16th General Review of Quotas is expected to provide a greater say to developing economies in International Monetary Fund

Our Special Correspondent New Delhi Published 15.10.23, 10:21 AM
IMF managing director Kristalina Georgieva in Marrakech, Morocco, on Saturday.

IMF managing director Kristalina Georgieva in Marrakech, Morocco, on Saturday. Twitter

Finance minister Nirmala Sitharaman on Saturday made a case for a strong, quota-based and adequately resourced IMF at the centre of the global financial safety net and climate action on the principles of common but differentiated responsibilities and respective capabilities.

The 16th General Review of Quotas (GRQ) is expected to provide a greater say to developing economies in the International Monetary Fund (IMF).


According to an IMF resolution, the 16th GRQ should be concluded by December 15, 2023. Any adjustment in quota shares would be expected to result in an increase in voting rights of emerging countries in line with their relative positions in the world economy.

US treasury secretary Janet Yellen told Reuters that her plan for an “equi-proportional” increase in International Monetary Fund quota-based lending resources was “pretty likely to get done” despite concerns raised by China.

“There’s a desire to see the IMF well-resourced with larger quota resources and less reliance on borrowing arrangements,” Yellen said.

Under the US-backed plan, IMF members would each contribute towards an increase in quotas in proportion to their current shareholdings to boost the Fund’s lending power. Decisions on how to shift the IMF’s shareholding formula would be left to a later date.

Currently, India’s quota at the IMF stands at 2.75 per cent. In comparison, China and the US hold quotas of 6.4 per cent and 17.43 per cent, respectively, highlighting the hierarchical power structure of current global economic institutions.

China and other large, fast-growing emerging markets, including Brazil and India, have been clamouring for more shares and influence at the crisis lender but would have to wait under the current plan.

Sitharaman had backed the US plan as an “immediate, temporary solution” to the need to add quickly to boost IMF funding. “The equi-proportional quota seems to be the less contentious way of addressing it,” Sitharaman told an Atlantic Council event in Marrakech. “I from my side did openly say yes.”

The money-now, shares later plan has been gaining support among IMF shareholders this week, but IMF managing director Kristalina Georgieva has called for a deadline to adjust its shareholding structure to give more weight to large emerging market economies.

RBI defends steps to boost rupee

Marrakech, Morocco: Currency market interventions by emerging market economies should not be viewed “as a black and white story”, India’s central bank governor told Reuters on Friday.

RBI governor Shaktikanta Das was referring to the US Treasury Department’s regular foreign exchange report and similar research by the International Monetary Fund (IMF).
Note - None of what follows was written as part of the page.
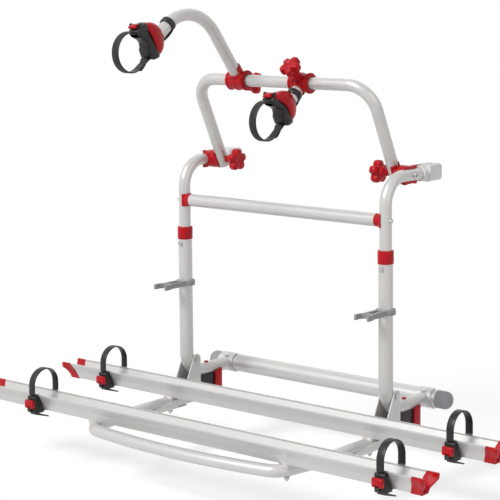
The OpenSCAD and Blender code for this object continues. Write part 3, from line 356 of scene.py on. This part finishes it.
def finished(mesh, name):
    """The mesh data of a bmesh, with its faces outward and smooth."""
    bmesh.ops.recalc_face_normals(mesh, faces=mesh.faces)
    data = bpy.data.meshes.new(name)
    mesh.to_mesh(data)
    mesh.free()
    data.shade_smooth()
    return data


def middle(node):
    low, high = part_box(node)
    return (low + high) / 2


def block(low, high, at=lambda *corner: Vector(corner)):
    """A plain block between two corners, which at() places, as a tool to cut with."""
    (x0, y0, z0), (x1, y1, z1) = low, high
    mesh = bmesh.new()
    skin(mesh, [[at(x, y, z) for x, y in ((x0, y0), (x1, y0), (x1, y1), (x0, y1))]
                for z in (z0, z1)])
    return bpy.data.objects.new("cutter", finished(mesh, "cutter"))


def cut_away(piece, tools, overlapping=False):
    """Takes the tools out of a piece, whose shells may overlap, and deletes them."""
    for tool in tools:
        cut = piece.modifiers.new("cut", "BOOLEAN")
        cut.operation = "DIFFERENCE"
        cut.use_self = overlapping
        cut.object = tool
    work_in(piece)
    keep_sharp(piece, SHAPED_FROM)
    for tool in tools:
        bpy.data.objects.remove(tool)


# Arm clamps

# A flange at each end of the clamp covers its liner but for a thin dark rim at the bar. Its
# section goes round as (out of the clamp's end, radius from the bar's axis).
FLANGE_SECTION = ((-0.0010, 0.0152), (0.0024, 0.0152), (0.0030, 0.0158), (0.0030, 0.0206),
                  (0.0022, 0.0216), (-0.0010, 0.0216))


def arm_clamp(arm):
    clamp = moulded(arm + "_clamp")
    axis = middle(arm + "_liner")
    low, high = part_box(arm + "_clamp")
    mesh = bmesh.new()
    mesh.from_mesh(clamp.data)
    for end, side in ((low.x, -1), (high.x, 1)):
        rings = [[Vector((end + side * out, axis.y + r * math.cos(a), axis.z + r * math.sin(a)))
                  for a in circle(RING_POINTS)] for out, r in FLANGE_SECTION]
        before = set(mesh.faces)
        skin(mesh, rings + [rings[0]], close_ends=False)
        bmesh.ops.recalc_face_normals(mesh, faces=[f for f in mesh.faces if f not in before])
    bmesh.ops.remove_doubles(mesh, verts=mesh.verts, dist=JOIN)
    mesh.to_mesh(clamp.data)
    mesh.free()
    clamp.data.shade_smooth()
    keep_sharp(clamp, TURNED_FROM)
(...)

Das called on the United States and other countries and organisations to review their use of “labelling like watch lists”, underscoring that these comments were not directed solely at the Treasury.

“Emerging market economies will have to build reserves and central banks in emerging markets are required to intervene in the currency market from time to time to prevent excessive volatility,” Das said on the sidelines of the IMF and World Bank annual meeting in Marrakech.